Like pruning a garden, our lives periodically need some cutting back.

What, in your life or your leadership, needs pruning?

  • What relationships that you have outgrown need to end?
  • What habits need to be re-evaluated and discarded?
  • What clutter in your life needs to be let go of?
  • What needs to end in order to allow for new growth?
  • What people on your team are holding you back and need support to move on?
  • What difficult conversations are needed now?

The Law Of The Echo

Years ago, when I was first teaching about accountability, a young, enthused leader approached me.
“Your philosophy of bringing an ownership, self-responsible mindset to work reminds me of the Law of the Echo.”
“What’s the Law of the Echo?” I asked her.

“It means that whatever you bring to the world will come back to you – ten-fold. It’s like what Gandhi meant when he said, ‘Be the change you wish to see in the world.’ If you want more accountability in your organization, don’t wait for others to step up to the plate. Instead, be more accountable. If you want more love in a relationship, be more loving. If you want more appreciation at work, get so busy appreciating others that you won’t have time to feel sorry for yourself for not getting enough acknowledgement.”

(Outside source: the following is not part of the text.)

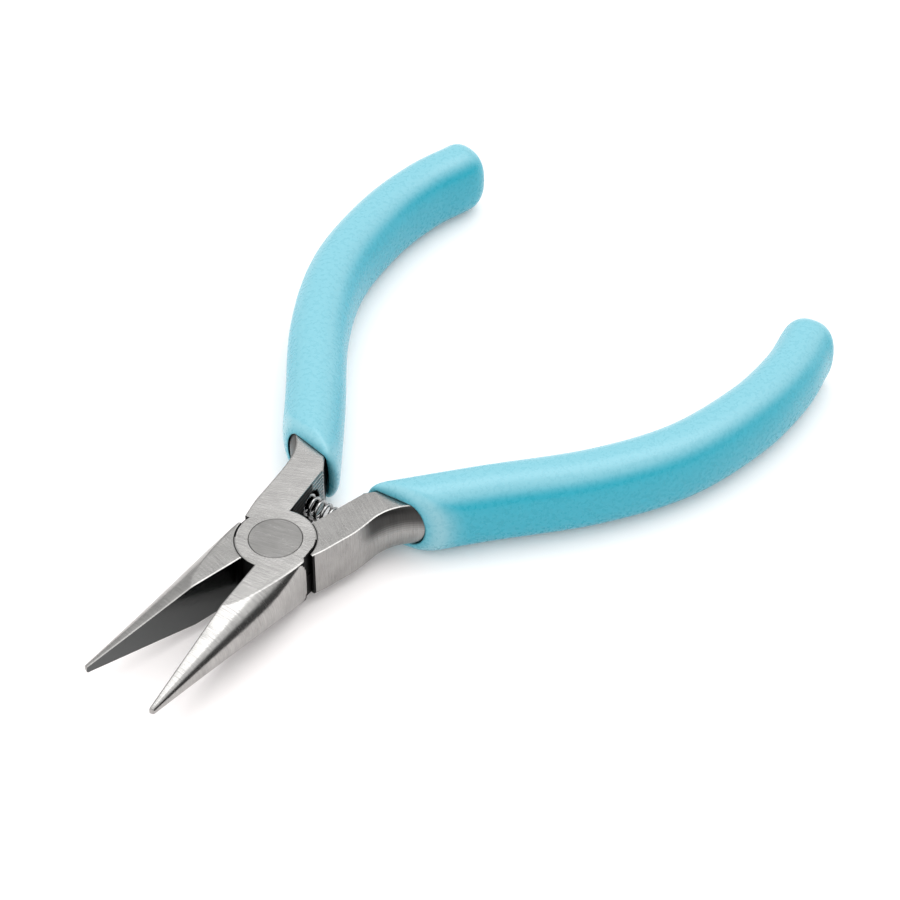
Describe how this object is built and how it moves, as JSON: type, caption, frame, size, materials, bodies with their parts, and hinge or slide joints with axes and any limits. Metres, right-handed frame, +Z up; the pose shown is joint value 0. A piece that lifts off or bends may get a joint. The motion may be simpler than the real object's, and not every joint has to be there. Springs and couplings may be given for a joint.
{
  "type": "jewellery pliers",
  "caption": "Small long-nosed pliers with half-round jaws, a riveted lap joint, a coil return spring and blue cushioned grips, lying flat and partly open.",
  "frame": {"origin": "middle of the tool's length and width, at the level of the surface it lies on", "axes": "+Y runs from the jaws to the handles, +Z is up along the pivot axis, +X is across the handles"},
  "size_m": [0.0852, 0.1258, 0.0125],
  "materials": {
    "jaw_steel": "satin ground tool steel",
    "rivet_steel": "ground flush",
    "spring_wire": "bright drawn wire",
    "grip_vinyl": "semi-gloss soft vinyl"
  },
  "bodies": {
    "upper_half": {"jaw_handle_upper": "jaw_steel", "grip_left": "grip_vinyl", "pivot_rivet": "rivet_steel", "return_spring": "spring_wire"},
    "lower_half": {"jaw_handle_lower": "jaw_steel", "grip_right": "grip_vinyl"}
  },
  "joints": [
    {"name": "squeeze", "type": "hinge", "parent": "upper_half", "child": "lower_half", "pos_m": [0, -0.02879, 0.00625], "axis": [0, 0, 1], "range_deg": [-10, 20], "stiffness_Nm_per_rad": 0.25, "deforming": ["return_spring"]}
  ]
}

This conversation and explanation of the Law of the Echo has stayed with me for years. It’s worked for me on my team, in my volunteer work, and in my family. It’s a great formula for having a better marriage. It’s a great reminder when I find myself frustrated, blaming, or waiting for someone else to change.

My father likely would have said it this way: “It isn’t greener on the other side of the fence. It’s greener where you water it. “Grow where you are planted,”

Spread The Light

I love this time of year. When it’s the darkest, we see a festival of lights throughout our communities.
I love our family ritual of unpacking Christmas stuff and spreading light throughout the house. And even though I usually spend the time on the couch, I love being a part of the annual decorating of the tree. When I am brightened and calmed by the light on our tree, it reminds me of the difference between leaders and learners.
Leaders bring a bright light to their work and spread it wherever they go. On the other hand, learners often, through their suffering, dim their light and the light of those around them.
Take some time to pause and ask yourself: What are you doing to keep your light bright? What are you doing to spread that light to the people in your life? Wherever you go today, and whoever you encounter, bring the gift of your light to the people around you.
The gift may be a compliment, a message of appreciation or encouragement, or simply taking the time to be there with empathy and compassion. Today, make it a point to give a gift of light to everyone you come into contact with.
By doing so, you begin the process of celebrating joy, compassion, and affluence in your life and the lives of those around you.